## Written exercise
Please return the full listing below without altering anything.

........

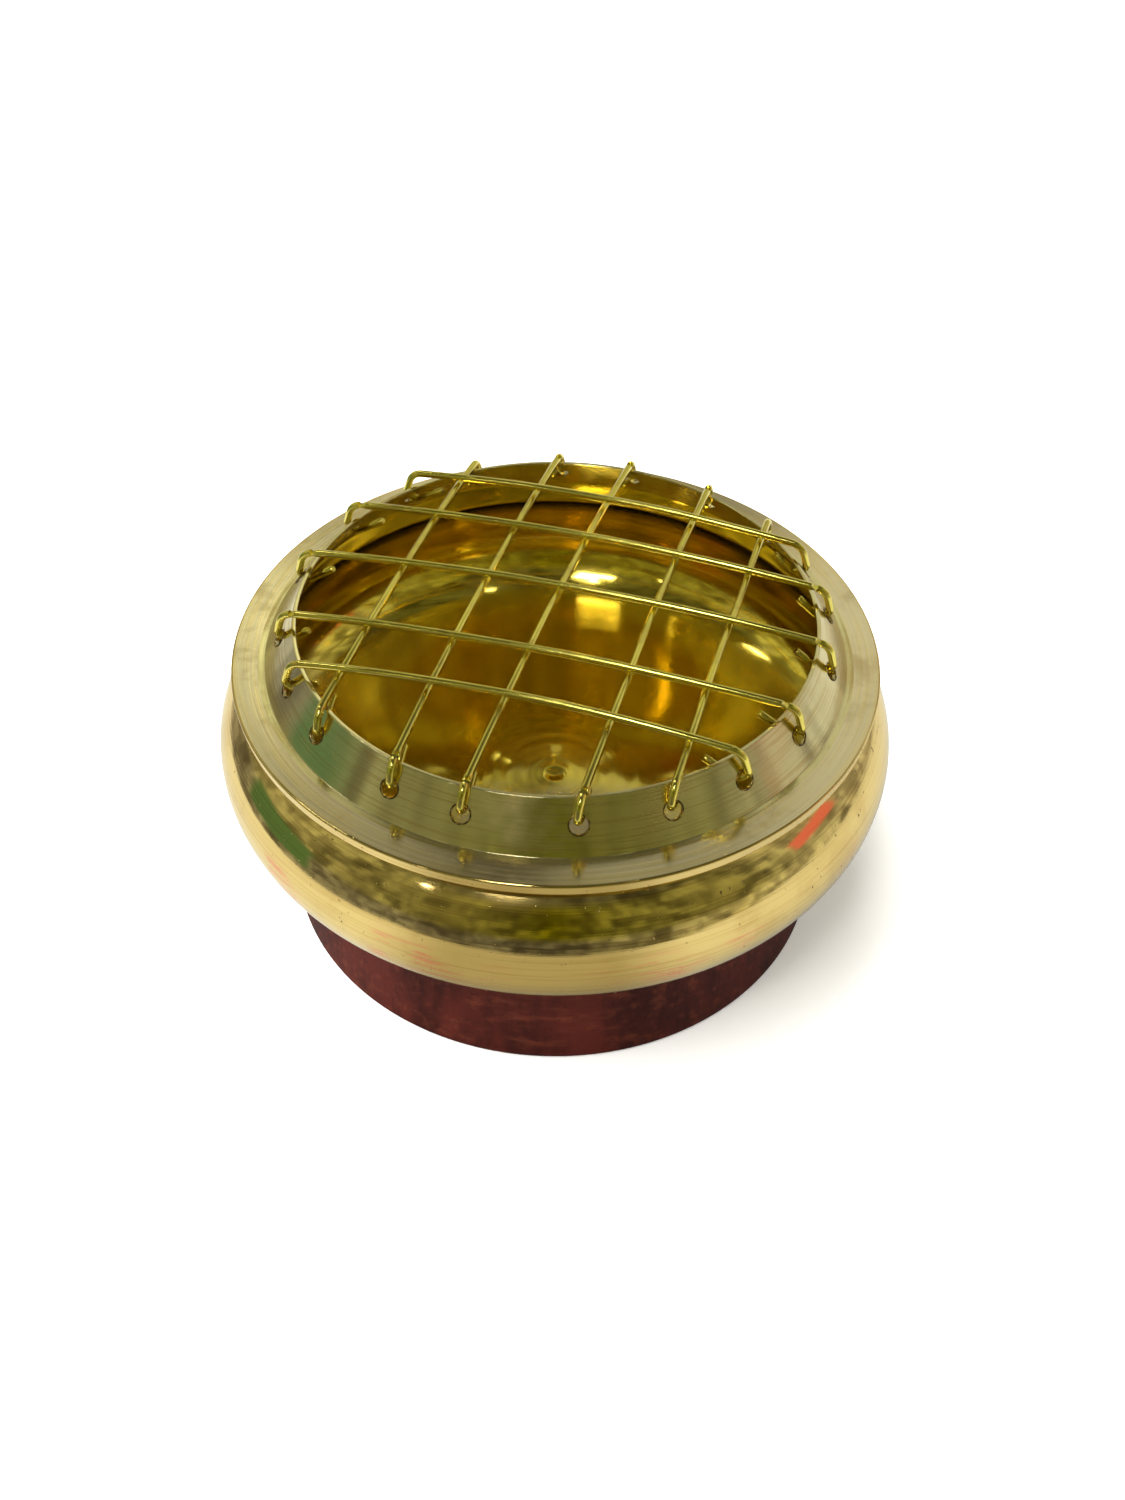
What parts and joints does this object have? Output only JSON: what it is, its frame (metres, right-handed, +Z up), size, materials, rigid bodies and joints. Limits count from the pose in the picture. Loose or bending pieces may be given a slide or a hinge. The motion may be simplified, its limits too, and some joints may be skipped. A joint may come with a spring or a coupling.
{
  "type": "charcoal incense burner",
  "caption": "Round brass bowl burner with a domed wire screen hooked through a drilled collar, standing in the seat of a turned wooden coaster.",
  "frame": {"origin": "centre of the coaster's underside, where the burner stands on a table", "axes": "+Z up along the bowl's turning axis; the front face, nearest a person using it, looks along -Y"},
  "size_m": [0.1016, 0.1016, 0.0556],
  "materials": {
    "bowl_brass": "polished belly, fine turned ring and collar",
    "wire_brass": "drawn wire, satin",
    "stained_wood": "dark red stain, satin lacquer"
  },
  "bodies": {
    "coaster": {"wooden_coaster": "stained_wood"},
    "burner": {"bowl": "bowl_brass", "lower_wire_1": "wire_brass", "lower_wire_2": "wire_brass", "lower_wire_3": "wire_brass", "lower_wire_4": "wire_brass", "lower_wire_5": "wire_brass", "upper_wire_1": "wire_brass", "upper_wire_2": "wire_brass", "upper_wire_3": "wire_brass", "upper_wire_4": "wire_brass", "upper_wire_5": "wire_brass"}
  },
  "joints": [
    {"name": "burner_lift", "type": "slide", "parent": "coaster", "child": "burner", "axis": [0, 0, 1], "range_m": [0, 0.05]}
  ]
}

........

## In response
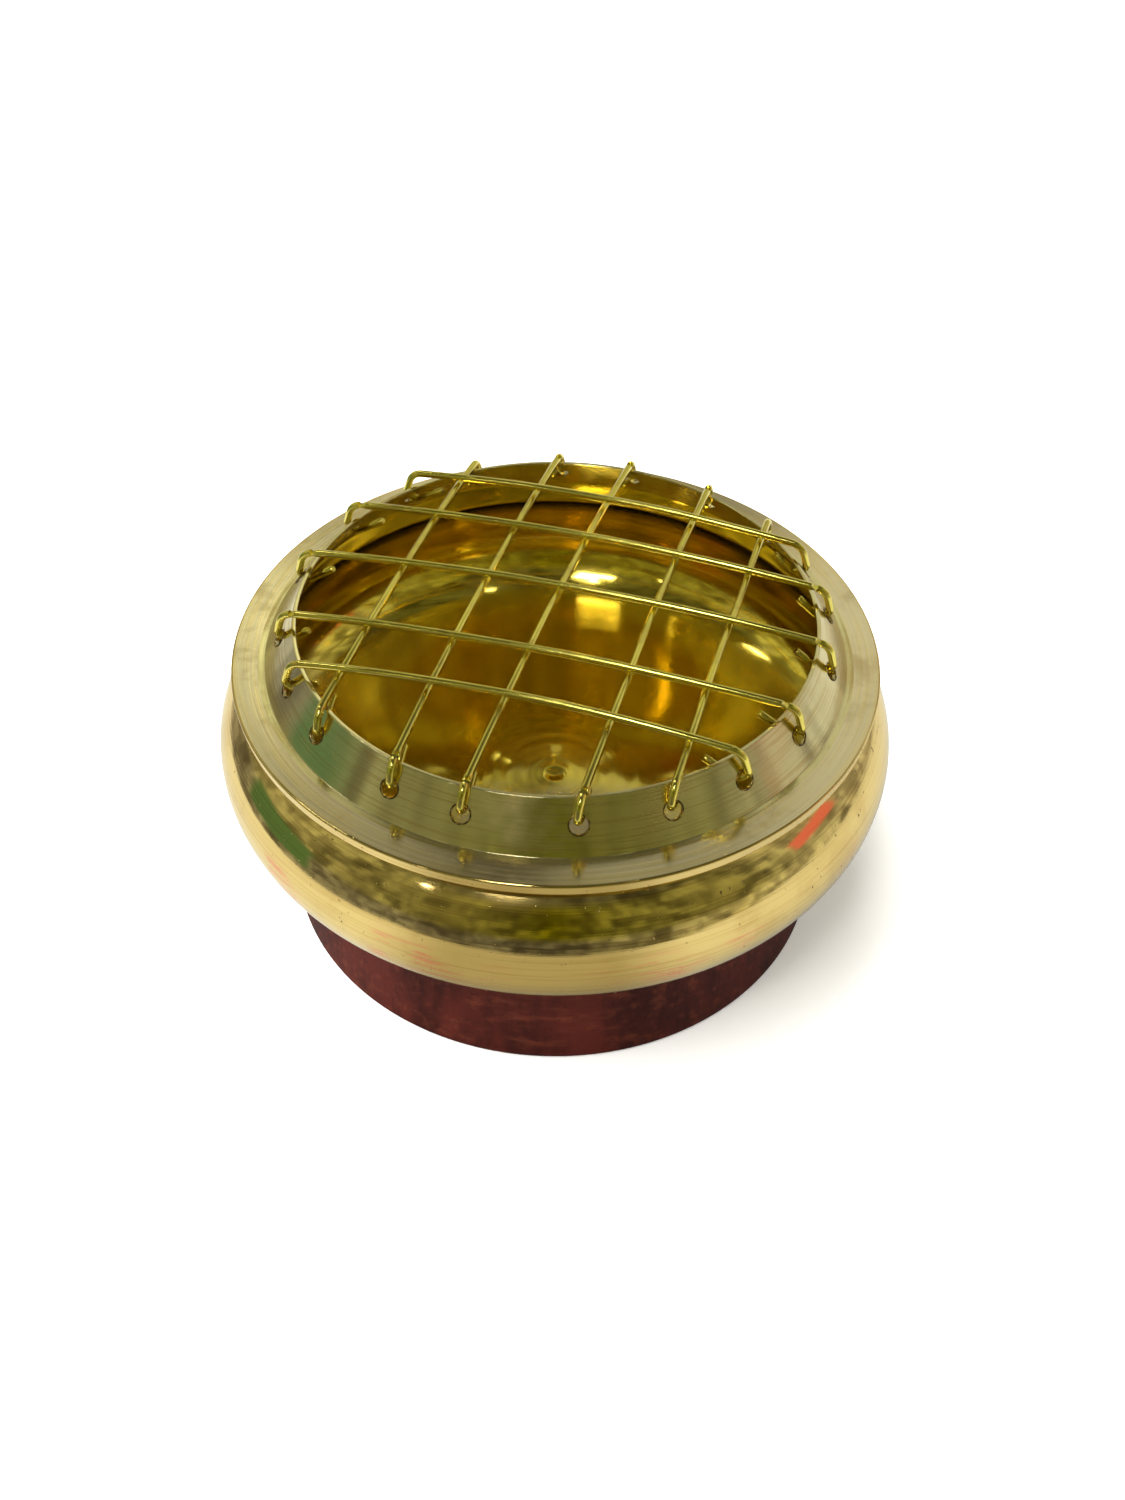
What parts and joints does this object have? Output only JSON: what it is, its frame (metres, right-handed, +Z up), size, materials, rigid bodies and joints. Limits count from the pose in the picture. Loose or bending pieces may be given a slide or a hinge. The motion may be simplified, its limits too, and some joints may be skipped. A joint may come with a spring or a coupling.
{
  "type": "charcoal incense burner",
  "caption": "Round brass bowl burner with a domed wire screen hooked through a drilled collar, standing in the seat of a turned wooden coaster.",
  "frame": {"origin": "centre of the coaster's underside, where the burner stands on a table", "axes": "+Z up along the bowl's turning axis; the front face, nearest a person using it, looks along -Y"},
  "size_m": [0.1016, 0.1016, 0.0556],
  "materials": {
    "bowl_brass": "polished belly, fine turned ring and collar",
    "wire_brass": "drawn wire, satin",
    "stained_wood": "dark red stain, satin lacquer"
  },
  "bodies": {
    "coaster": {"wooden_coaster": "stained_wood"},
    "burner": {"bowl": "bowl_brass", "lower_wire_1": "wire_brass", "lower_wire_2": "wire_brass", "lower_wire_3": "wire_brass", "lower_wire_4": "wire_brass", "lower_wire_5": "wire_brass", "upper_wire_1": "wire_brass", "upper_wire_2": "wire_brass", "upper_wire_3": "wire_brass", "upper_wire_4": "wire_brass", "upper_wire_5": "wire_brass"}
  },
  "joints": [
    {"name": "burner_lift", "type": "slide", "parent": "coaster", "child": "burner", "axis": [0, 0, 1], "range_m": [0, 0.05]}
  ]
}